What happens when you’ve been together for years, when you’re married, you have kids or your lives are simply so deeply intertwined that you can’t make your way around the city, or even your house, without thinking of what once was and what might have been?

I wrote an article recently about the awful scandal that was Jesse Lacey of Brand New, but before this whole thing came to light, they were one of my absolute favorites. Their UVA show back in 2006 was when my then-boyfriend-and-now-ex-husband and I first held hands in public. (It was a big deal, okay?) It was over their music that we bonded and sang loudly and it was their music, the song “Play Crack the Sky,” specifically, that played on repeat as I lamented my divorce, aka grown-up breakup.

Not long afterward our divorce, they came through town and all my friends were going and pleaded with me to join. “It’ll be great for you!” they said, but I couldn’t do it. I was well aware of my mental and emotional capacity and knew that if I went I would disappear into a puddle on the floor and would be a bigger mess than anyone wanted to clean. I just wasn’t ready.

The memory of other things my ex and I did together would send me over the edge, too. One summer evening, just after our separation, I was working a bartending shift and the sun began to beautifully set, the blues of the day turning into oranges and yellows and I was viscerally reminded of our summer nights as a family catching fireflies on the hill across the street from our house.

If I couldn’t handle a daily occurrence like the sun going down, how the hell was I going to get on with my life?

For a while, I didn’t. I was a mess. I was depressed. I was Britney circa 2007. And through all of it, my life kept moving and so did I.

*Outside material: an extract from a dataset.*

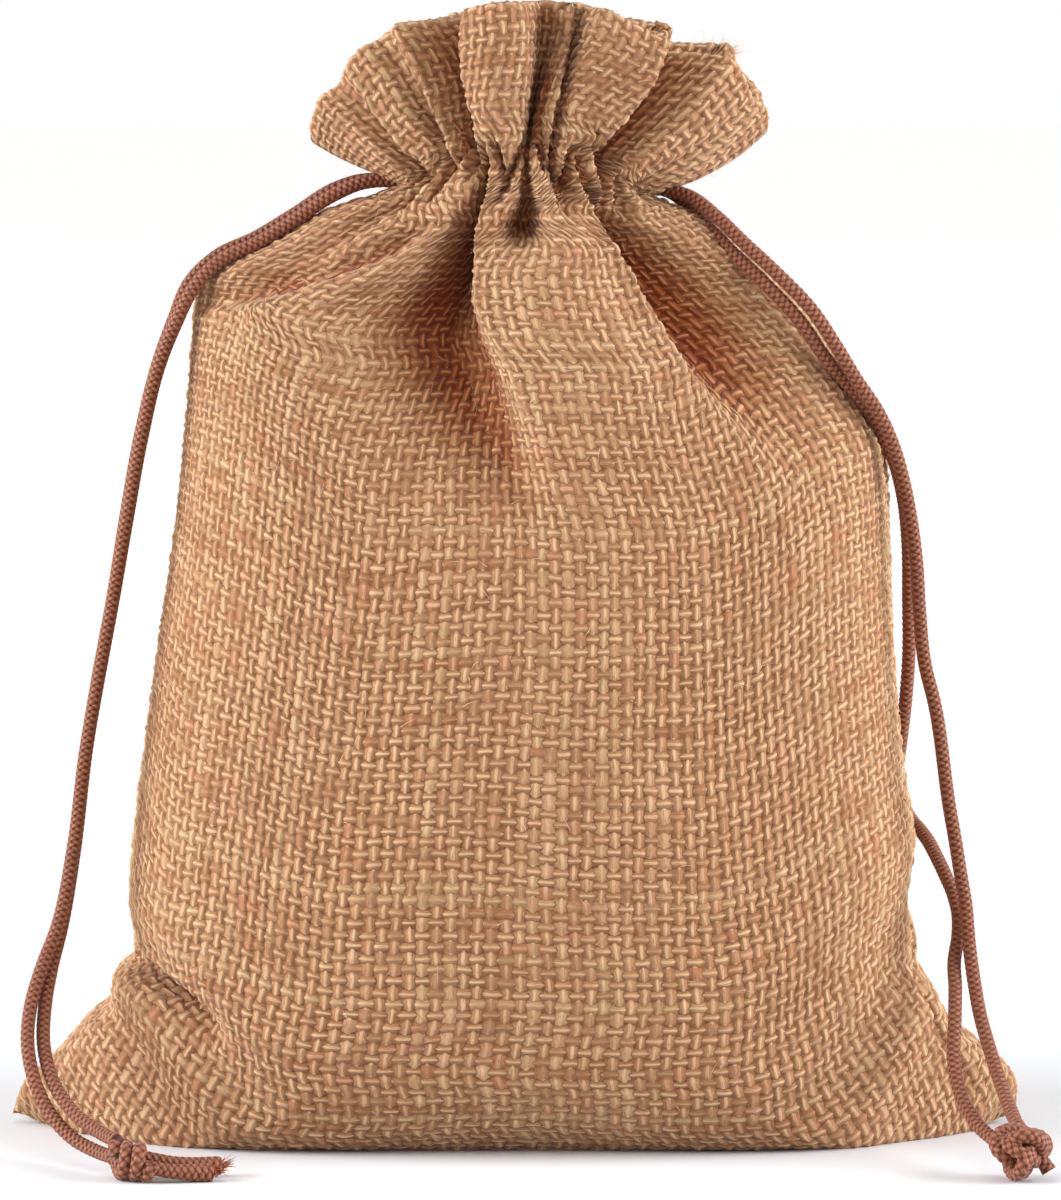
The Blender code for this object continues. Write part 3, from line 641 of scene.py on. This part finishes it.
def braid_height(p, q):
    """Height (mm) of a braid's facets; p and q are counted in strands."""
    _, _, fp, fq, over = crossing(p, q)
    one = BRAID_SWAY * np.cos(np.pi * fq) * over + BRAID_ROUND * (1 - (2 * fp) ** 2)
    two = -BRAID_SWAY * np.cos(np.pi * fp) * over + BRAID_ROUND * (1 - (2 * fq) ** 2)
    return np.maximum(one, two)


def braided(name, points, radius, swell=0.0):
    """A round braided cord along points (mm); swell widens its far end."""
    line, length = spaced(points, FACET / FACET_STEPS)
    sides, ups = sides_along(line)
    cols = STRANDS * FACET_STEPS
    th, s = np.meshgrid(np.linspace(0, 2 * math.pi, cols + 1), np.linspace(0, length, len(line)))
    p = STRANDS * th / (2 * math.pi) + s / FACET
    q = STRANDS * th / (2 * math.pi) - s / FACET + 400  # stays above 0
    r = (radius - BRAID_ROUND + braid_height(p, q)) * (1 + swell * smooth(0.55, 1.0, s / length))
    shape = (line[:, None] + r[..., None] * (np.cos(th)[..., None] * sides[:, None]
             + np.sin(th)[..., None] * ups[:, None]))
    at = np.arange(len(line) * cols).reshape(-1, cols)
    beside = np.roll(at, -1, axis=1)
    quads = np.stack([at[:-1], beside[:-1], beside[1:], at[1:]], -1).reshape(-1, 4)
    faces = quads.tolist() + [at[0][::-1].tolist(), at[-1].tolist()]
    uv = np.zeros((quads.size + 2 * cols, 2))
    for k, (row, col) in enumerate(((0, 0), (0, 1), (1, 1), (1, 0))):
        here = np.s_[row:len(line) - 1 + row, col:cols + col]
        uv[k:quads.size:4] = np.stack([p[here].ravel(), q[here].ravel()], -1)
    return add_mesh(name, shape[:, :-1].reshape(-1, 3), faces, uv), line, length


def wraps(start, end, radius, turns, tilt, phase):
    """A coil of cord around the line from start to end, its loops tilted."""
    start, way = np.array(start, float), np.array(end, float) - start
    axis = unit(way)
    side = unit(np.cross(axis, (0.0, 0.0, 1.0)))
    up = np.cross(side, axis)
    t = np.linspace(0, 1, int(28 * turns))
    th = phase + 2 * math.pi * turns * t
    snug = radius * (1 - 0.35 * np.clip(1 - np.minimum(t, 1 - t) / 0.06, 0, 1))
    along = t * np.linalg.norm(way) + tilt * np.cos(th)
    return (start + axis * along[:, None] + side * (snug * np.cos(th))[:, None]
            + up * (snug * np.sin(th))[:, None])


def ball_loop(shift):
    """A trefoil wound on the right knot's ball, shifted along the pole."""
    t = math.pi / 3 + np.linspace(0.12, 2 * math.pi - 0.12, 130)
    angle, rise = 2 * t + BALL_SPIN, math.radians(BALL_RISE) * np.sin(3 * t)
    r = BALL_RADIUS + BALL_WAVE * np.cos(3 * t)
    pole = unit(np.array(POLE))
    e = unit(np.cross((0.0, 0.0, 1.0), pole))
    out = (r * np.cos(rise))[:, None]
    up = (r * np.sin(rise) + shift)[:, None]
    round_pole = np.cos(angle)[:, None] * e + np.sin(angle)[:, None] * np.cross(pole, e)
    return np.array(BALL) + out * round_pole + up * pole


def hairs(name, roots, ways, lengths, rng, radius, curl):
    """Fine fibres as three-sided tubes; roots and lengths in mm."""
    segments = 4
    verts, faces = [], []
    for root, way, length in zip(roots, unit(ways), lengths):
        side = unit(np.cross(way, rng.normal(size=3)))
        up = np.cross(way, side)
        bend = curl * rng.normal(size=2)
        first = len(verts)
        for k in range(segments + 1):
            t = k / segments
            p = root + length * (way * t + (side * bend[0] + up * bend[1]) * t * t)
            thin = radius * (1 - 0.75 * t)
            for m in range(3):
                th = 2 * math.pi * m / 3
                verts.append(p + thin * (side * math.cos(th) + up * math.sin(th)))
        last = first + 3 * segments
        for low in range(first, last, 3):
            for m, q in ((0, 1), (1, 2), (2, 0)):
                faces.append((low + m, low + q, low + 3 + q, low + 3 + m))
        faces += [(first + 2, first + 1, first), (last, last + 1, last + 2)]
    return add_mesh(name, verts, faces)


def frayed_ends(name):
    """Short loose fibres that fan out of the cut ends of the left tails."""
    rng = np.random.default_rng(SEED + 80)
    roots, ways, lengths = [], [], []
    for end, way, count in TAIL_ENDS:
        across = rng.normal(size=(count, 3))
        roots.append(np.array(end) + 0.33 * across * (1.0, 1.0, 0.7))
        ways.append(np.array(way) + 0.30 * across)
        lengths.append(rng.uniform(0.5, 1.7, count))
    roots, ways, lengths = map(np.concatenate, (roots, ways, lengths))
    # none of them goes down through the floor
    roots[:, 2] = np.maximum(roots[:, 2], 0.6)
    ways[:, 2] = np.abs(ways[:, 2])
    return hairs(name, roots, ways, lengths, rng, radius=0.07, curl=0.25)


def stray_fibres(side, name, count):
    """Loose fibres that stand off the yarns of a panel."""
    points, normals, _, _, _ = panel(side)
    rng = np.random.default_rng(SEED + 60 + side)
    r = rng.integers(8, points.shape[0] - 3, count)
    c = rng.integers(4, points.shape[1] - 4, count)
    clear = points[r, c, 2] > FIBRES_CLEAR
    r, c = r[clear], c[clear]
    count = len(r)
    across = unit(points[r, c + 1] - points[r, c - 1])
    upward = unit(points[r + 1, c] - points[r - 1, c])
    turn = rng.uniform(0, 2 * math.pi, (count, 1))
    lift = rng.uniform(0.05, 0.55, (count, 1))
    ways = np.cos(turn) * across + np.sin(turn) * upward + lift * normals[r, c]
    roots = points[r, c] + 0.12 * normals[r, c]
    lengths = rng.uniform(0.8, 3.0, count)
    return hairs(name, roots, ways, lengths, rng, radius=0.035, curl=0.35)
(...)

So, when you break up and you can’t go to that restaurant anymore or listen to that song or celebrate that holiday in that way like the two of you used to, what do you do?

You move on. You have to. You don’t have a choice.

You show up. You boldly take yourself to dinner there and grab a seat at the bar. Alone. You play the song on repeat and feel all your feelings until there is nothing left. You find new traditions and then you realize that you broke up for a reason, whether it was your decision or not.

The world, quite unfortunately, cannot cater to your breakup. Restaurants don’t close their doors. Musicians don’t stop touring. Christmas will be right back at your door every single year.

For my last breakup, for instance, I gave myself a finite amount of time to feel my feelings. I set a timer and told myself to get it all out. And then the timer went off and, in the words of my dad, I “dried it up” and walked right into my office to begin my graduate admissions portfolio. I didn’t deny the fact that I had feelings – I just didn’t let myself stay there and forget that the world outside, with all its possibilities, would continue to spin.

Use your breakup as a springboard into a new life. Set a timer then start something new.

Make some changes. Grow from what went poorly and celebrate what went well. Trust yourself and your journey and believe me, honey, you’re going to be okay.